To do:
Write out all of the lines below, exactly and completely.

Source excerpt:
** Begin **

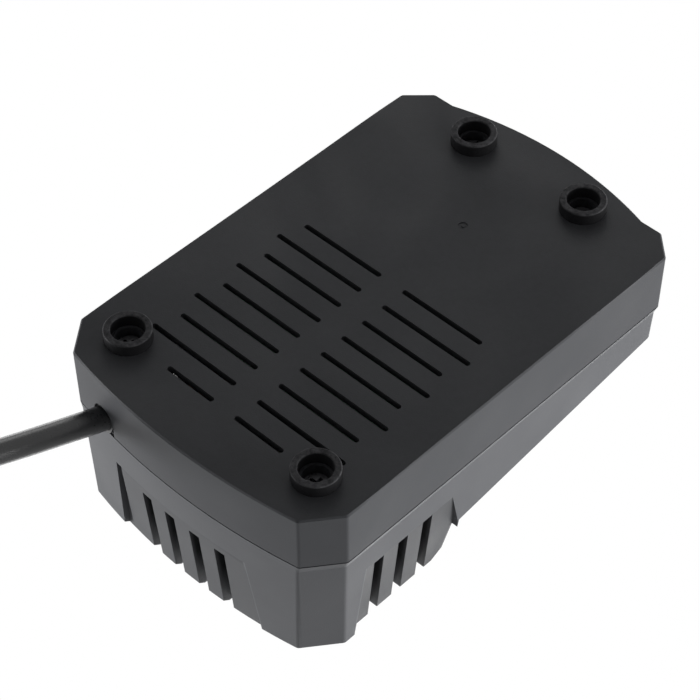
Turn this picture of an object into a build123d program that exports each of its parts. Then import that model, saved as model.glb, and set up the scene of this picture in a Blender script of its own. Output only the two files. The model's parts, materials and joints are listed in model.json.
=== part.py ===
"""Slide-in charger for cordless power tool packs, upright with its feet on z = 0.

Millimetres. +Z is up, X runs across the width, the pack slides in from the front at -Y,
and the tall block with the fan and the mains cord is at the rear, +Y. The origin is on
the floor, at the middle of the charger's own outline (the cord doesn't count).
"""

from build123d import *
from math import atan, cos, pi, radians, sin, tan
import os

os.makedirs("parts", exist_ok=True)

# Outline, seen from above: straight sides, cut corners, bowed front and rear
BODY_W = 105.0
BODY_L = 161.7
FRONT_BOW = 5.9
REAR_BOW = 4.4
FRONT_CUT = (7.6, 7.3)
REAR_CUT = (8.3, 10.6)
BOW_HALF = 37.5
CORNER_R = 1.6

# Heights: feet, cover wall up to the seam, and the rest counted up from the seam
FOOT_H = 4.0
COVER_H = 19.9
SEAM_GAP = 0.4
LIP_H = 2.7
BLOCK_EDGE_H = 39.3
BEVEL_RISE = 3.4
BEVEL_RUN = 4.2

# Walls and drafts (how far each wall stands in from the outline at the named height)
WALL = 2.2
FLOOR = 2.4
TOP_WALL = 2.4
NECK_IN = 0.9
SEAM_IN = 0.25
LIP_IN = 1.0
EDGE_IN = 2.4
REAR_EDGE_IN = 1.0
BASE_BEVEL = 0.5
TONGUE_GAP = 0.15
TONGUE_T = 1.2
TONGUE_H = 2.4
FIT = 0.1

# Deck and block: the deck rises to the foot of the block's leaning front face
BLOCK_L = 62.85
DECK_TILT = 8.2
DECK_END_H = 25.6
BLOCK_LEAN = 11.5
CRADLE_HALF = 33.0
CRADLE_D = 4.0
LATCH_POCKET = (18.0, 8.0, 3.0)
LATCH_FROM_FRONT = 20.0

# Recessed panels and vents: heights from the seam, side places counted from the rear end
PANEL_LOW_H = 11.6
SIDE_PANEL_SLOPE = 0.161
SIDE_PANEL_REAR = (23.65, 19.25)
SIDE_PANEL_FRONT = (4.0, 0.6)
REAR_PANEL_IN = 2.9
REAR_PANEL_LEFT = -27.1
REAR_PANEL_RIGHT = (25.0, 30.5)
REAR_GROOVE = (2.4, 2.6)
VENT_W = 3.9
REAR_VENT_X = (-13.45, -3.8, 6.15, 15.8)
REAR_VENT_H = 14.5
SIDE_VENT_FROM_REAR = (28.75, 38.55, 48.55)
SIDE_VENT_H = 12.1
SIDE_VENT_LEAN = 0.085
REAR_LOUVRE_D = 4.2
SIDE_LOUVRE_D = 2.9
LOUVRE_MARGIN = 3.0

# Slots in the bottom
SLOT_W = 1.75
SLOT_ROW_FROM_REAR = 85.85
SLOT_PITCH = 8.36
SLOT_ROWS = 8
SLOT_INNER = (-2.4, 6.25)
SLOT_OUTER_SHORT = (-33.0, 36.5)
SLOT_OUTER_LONG = (-36.1, 39.5)
SLOT_LAST_ROW = ((-20.8, -2.6), (5.9, 24.3))

# Gate mark in the cover's middle
GATE_AT = (0.75, -37.0)
GATE_R = (1.5, 0.55)
GATE_D = 0.25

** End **

The response:
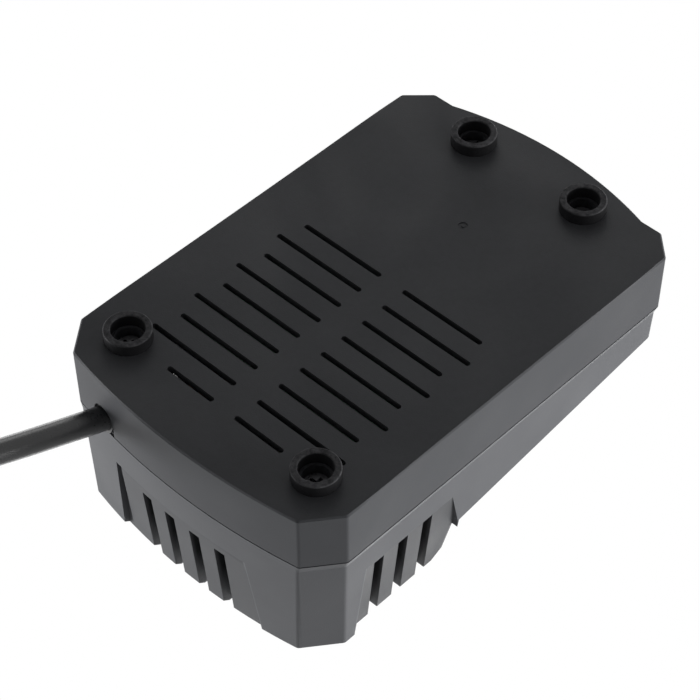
Turn this picture of an object into a build123d program that exports each of its parts. Then import that model, saved as model.glb, and set up the scene of this picture in a Blender script of its own. Output only the two files. The model's parts, materials and joints are listed in model.json.
=== part.py ===
"""Slide-in charger for cordless power tool packs, upright with its feet on z = 0.

Millimetres. +Z is up, X runs across the width, the pack slides in from the front at -Y,
and the tall block with the fan and the mains cord is at the rear, +Y. The origin is on
the floor, at the middle of the charger's own outline (the cord doesn't count).
"""

from build123d import *
from math import atan, cos, pi, radians, sin, tan
import os

os.makedirs("parts", exist_ok=True)

# Outline, seen from above: straight sides, cut corners, bowed front and rear
BODY_W = 105.0
BODY_L = 161.7
FRONT_BOW = 5.9
REAR_BOW = 4.4
FRONT_CUT = (7.6, 7.3)
REAR_CUT = (8.3, 10.6)
BOW_HALF = 37.5
CORNER_R = 1.6

# Heights: feet, cover wall up to the seam, and the rest counted up from the seam
FOOT_H = 4.0
COVER_H = 19.9
SEAM_GAP = 0.4
LIP_H = 2.7
BLOCK_EDGE_H = 39.3
BEVEL_RISE = 3.4
BEVEL_RUN = 4.2

# Walls and drafts (how far each wall stands in from the outline at the named height)
WALL = 2.2
FLOOR = 2.4
TOP_WALL = 2.4
NECK_IN = 0.9
SEAM_IN = 0.25
LIP_IN = 1.0
EDGE_IN = 2.4
REAR_EDGE_IN = 1.0
BASE_BEVEL = 0.5
TONGUE_GAP = 0.15
TONGUE_T = 1.2
TONGUE_H = 2.4
FIT = 0.1

# Deck and block: the deck rises to the foot of the block's leaning front face
BLOCK_L = 62.85
DECK_TILT = 8.2
DECK_END_H = 25.6
BLOCK_LEAN = 11.5
CRADLE_HALF = 33.0
CRADLE_D = 4.0
LATCH_POCKET = (18.0, 8.0, 3.0)
LATCH_FROM_FRONT = 20.0

# Recessed panels and vents: heights from the seam, side places counted from the rear end
PANEL_LOW_H = 11.6
SIDE_PANEL_SLOPE = 0.161
SIDE_PANEL_REAR = (23.65, 19.25)
SIDE_PANEL_FRONT = (4.0, 0.6)
REAR_PANEL_IN = 2.9
REAR_PANEL_LEFT = -27.1
REAR_PANEL_RIGHT = (25.0, 30.5)
REAR_GROOVE = (2.4, 2.6)
VENT_W = 3.9
REAR_VENT_X = (-13.45, -3.8, 6.15, 15.8)
REAR_VENT_H = 14.5
SIDE_VENT_FROM_REAR = (28.75, 38.55, 48.55)
SIDE_VENT_H = 12.1
SIDE_VENT_LEAN = 0.085
REAR_LOUVRE_D = 4.2
SIDE_LOUVRE_D = 2.9
LOUVRE_MARGIN = 3.0

# Slots in the bottom
SLOT_W = 1.75
SLOT_ROW_FROM_REAR = 85.85
SLOT_PITCH = 8.36
SLOT_ROWS = 8
SLOT_INNER = (-2.4, 6.25)
SLOT_OUTER_SHORT = (-33.0, 36.5)
SLOT_OUTER_LONG = (-36.1, 39.5)
SLOT_LAST_ROW = ((-20.8, -2.6), (5.9, 24.3))

# Gate mark in the cover's middle
GATE_AT = (0.75, -37.0)
GATE_R = (1.5, 0.55)
GATE_D = 0.25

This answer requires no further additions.